City watchdogs want to radically expand access to redress for tens of thousands of small businesses that cannot afford the legal costs of taking banks and other financial services providers to court.

In a consultation paper today, the Financial Conduct Authority proposes bringing an additional 160,000 SMEs within the remit of the Financial Ombudsman Service (FOS), which has the power to order compensation for loss up to £150,000. This would be achieved by greatly increasing the eligibility threshold for referring complaints to the ombudsman, which presently covers only individual consumers and microbusinesses.

Today’s development follows a Commons debate last week on calls for a formal tribunal system to deal with such disputes, spurred by controversy enveloping Royal Bank of Scotland and its Global Restructuring Group. Barrister Richard Samuel of 3 Hare Court, principal author of the tribunal plan, insists this route would be ‘100% better’ than expanding the ombudsman scheme because tribunals can ‘change culture’ and develop the law. 

In today’s consultation, the FCA points out that many SMEs struggle to resolve disputes with financial services providers through the courts and have few alternative routes to redress. Only a tiny proportion of SMEs go to court as the associated legal costs can swallow up a large chunk of the claim.

’Not all legal action requires a court hearing, but even starting legal proceedings can be very expensive,’ says the FCA. ’The court fee alone for starting a claim of over £10,000 is 5% and fees are only capped once the value of the claim goes over £200k. SMEs might also be discouraged from taking issues to court by the prospect of having to cover the other party’s legal costs.’

Under the FCA’s plan, about 160,000 additional SMEs would be able to refer complaints to the ombudsman. The watchdog wants to widen eligiblity to those with turnover below £6.5m, an annual balance sheet total under £5m and fewer than 50 staff.

The FCA points out that a more formal scheme of resolving disputes - such as a tribunal - would require legislation, ‘which only the government is in a positon to bring about’.

But Richard Samuel dismissed this, pointing out that primary legislation already exists in the form of the Tribunals, Courts and Enforcement Act 2007. ’You could simply expand an existing chamber or bolt on a new one,’ he told the Gazette.

Samuel suspects the Treasury has little appetite for establishing a new tribunal as its civil servants grapple with Brexit. But he believes a new tribunal would not be difficult to establish or expensive, as funds could simply by reallocated from mass redress schemes that are being closed down anyway.

’Tribunals could change banking culture,’ Samuel stressed. ’Look at how employment tribunals moved us on from the “master-slave’ scenario to the current framework of unfair dismissal and discrimination. A second factor in the favour of tribunals is that they apply and create law - the ombudsman service does not, merely coming to a “reasonable outcome”. If we want the law to develop that is the way to go.’

Samuels also pointed out that the ombudsman service is not wholly independent in that it is funded by the banks.
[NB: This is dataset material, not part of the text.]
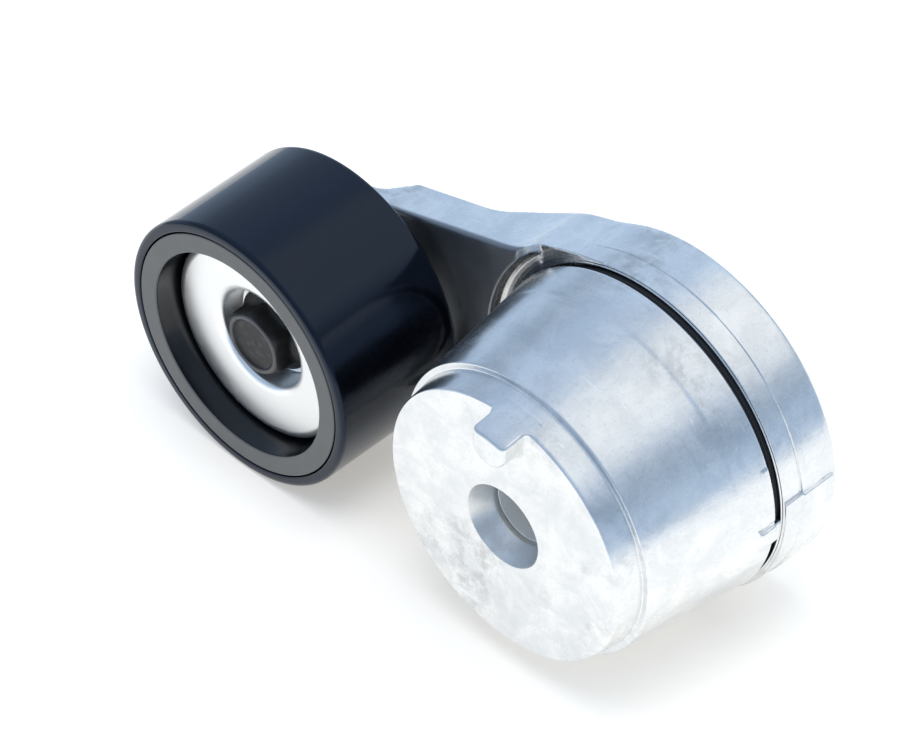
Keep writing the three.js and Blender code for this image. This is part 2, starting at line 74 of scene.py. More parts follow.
# ---- places and sizes that come from the frame --------------------------------------------------------
MM = 0.001


def box_mm(node):
    """Lowest and highest corner of a CAD node, in millimetres."""
    low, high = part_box(node)
    return low / MM, high / MM


shell_low, shell_high = box_mm("pulley_shell")
case_low, _ = box_mm("spring_case")
_, arm_high = box_mm("arm_casting")
shaft_low, shaft_high = box_mm("pivot_shaft")
plate_low, plate_high = box_mm("retaining_plate")
washer_low, washer_high = box_mm("thrust_washer")
bolt_low, bolt_high = box_mm("pulley_bolt")

PULLEY_X = (shell_low.x + shell_high.x) / 2
PULLEY_Z = (shell_low.z + shell_high.z) / 2
CENTRE_DISTANCE = math.hypot(PULLEY_X, PULLEY_Z)
ARM_ANGLE = math.atan2(-PULLEY_Z, -PULLEY_X)
PULLEY_R = (shell_high.z - shell_low.z) / 2
PULLEY_FRONT_Y = shell_low.y
PULLEY_BACK_Y = shell_high.y
TAB_TOP_Y = case_low.y
SHAFT_START_Y = shaft_low.y
SHAFT_END_Y = shaft_high.y
CAP_BACK_Y = arm_high.y
BOLT_HEAD_Y = bolt_low.y
BOLT_END_Y = bolt_high.y

# ---- driving dimensions of the finer shapes, in millimetres -------------------------------------------
# Spring case
FACE_R = 38
STEP_Y = 7.9
STEP_ROOT_R = 39
FRONT_TAPER = (STEP_ROOT_R - FACE_R) / STEP_Y
STEP_R = 40.8
CASE_RIM_R = 45.5
CASE_RIM_Y = 46.9
CAVITY_R = 40.5
CAVITY_FLOOR_Y = 9
BORE_R = 8.7
BORE_MOUTH_R = 11.8
BORE_MOUTH_DEPTH = 6
SHAFT_R = 12
PARTING_Y = 36.5
PARTING_STEP = 0.14
PARTING_SPREAD = 1.6
TAB_HALF_WIDTH = 5.4
TAB_CENTRE_R = 33
TAB_DEG = 86
SPRING_SEAT_INNER_R = 24.5
SPRING_SEAT_OUTER_R = 29.5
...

The financial services industry has broadly welcomed the FCA’s plans. Stephen Pegge, managing director, commercial finance at industry body UK Finance said: ’Businesses should expect to receive the highest-quality service from the banking industry. Where things do go wrong, the vast majority of complaints are handled satisfactorily in-house while the current Financial Ombudsman (FOS) scheme provides a useful way of resolving complaints for the smallest firms. However, the system needs to be strengthened, and the industry fully supports the proposed extensions to businesses that do not already have access to Alternative Dispute Resolution (ADR) services, working closely with government to ensure a fair, accessible and efficient framework is delivered.’
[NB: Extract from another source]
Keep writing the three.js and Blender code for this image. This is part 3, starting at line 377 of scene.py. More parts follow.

UK Finance is commissioning an independent review of the ADR landscape for SMEs, ’to identify any gaps and how they could be addressed’.

Ian Rand, chief executive of Barclays Business Banking, commented: ’Barclays supports an expansion of the scope and funding of the Financial Ombudsman in order to provide an effective resolution service that small businesses already know and can trust. No bank has done more than Barclays to help struggling small businesses with over 70% of cases brought back to health, which is why we believe the expanded Ombudsman route is the most effective way of resolving those cases that do require further arbitration.’